Information provided start

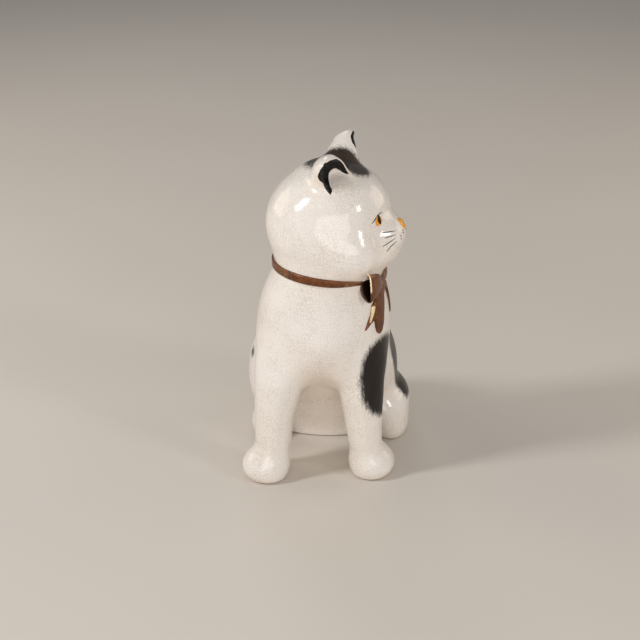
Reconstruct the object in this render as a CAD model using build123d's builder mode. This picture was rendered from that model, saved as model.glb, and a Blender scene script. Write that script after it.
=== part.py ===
"""Seated ceramic cat with its head turned to its left and a ribbon tied round its neck.

The figure is slip-cast earthenware: hollow, thin-walled castings luted together with slip,
then a ribbon, a bow and the enamelled features laid on the outside.
Millimetres, +Z up, the chest faces -Y and the face looks towards +X.
The origin is on the resting plane, at the centre of the whole figure's footprint box.
"""
from build123d import *
import os

# Driving dimensions
WALL = 4.5                  # thickness of a casting
FACING = -17.0              # degrees about Z that the face turns from +X towards the chest side
NECK_X = -1.0
NECK_Y = -36.0
NECK_RADIUS = 38.0
NECK_LENGTH = 14.0
RIBBON_HEIGHT = 161.0       # middle of the ribbon above the floor
RIBBON_WIDTH = 6.4
LAID_ON = 1.6               # how far laid-on work stands off the casting
VENT_RADIUS = 4.0           # firing vent in the base
VENT_Y = 44.0

# Torso: height, centre x, centre y, half width, half depth of each level section
TORSO = [
    (0, 0, 38, 53, 37),
    (30, 0, 30, 57, 45),
    (65, -2, 12, 54, 57),
    (100, -4.5, -14, 50, 59),
    (132, -4, -29, 46.5, 45.5),
    (RIBBON_HEIGHT, NECK_X, NECK_Y, NECK_RADIUS, NECK_RADIUS),
]
HAUNCH_CENTRE = (38, 31, 40)
HAUNCH_SIZE = (26, 40, 45)

# Forelegs: height, centre x, centre y, half width, half depth, from the wrist to the shoulder
RIGHT_LEG = [(2, -44, -59, 12, 13), (38, -42, -57, 13.6, 14.5), (66, -38.5, -53, 16.5, 17), (106, -33, -38, 19, 20)]
LEFT_LEG = [(2, 29, -52, 12, 13), (38, 27, -53, 12.8, 14.5), (66, 25, -51, 16, 17), (106, 23, -38, 19, 20)]
PAW_SIZE = (16.2, 17, 13.5)
RIGHT_PAW = (-48.7, -58, 9.5)
LEFT_PAW = (33, -52, 9.5)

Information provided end

> [Exercise goal] Collect each line containing the string "that".

> [Full answer]
Reconstruct the object in this render as a CAD model using build123d's builder mode. This picture was rendered from that model, saved as model.glb, and a Blender scene script. Write that script after it.
FACING = -17.0              # degrees about Z that the face turns from +X towards the chest side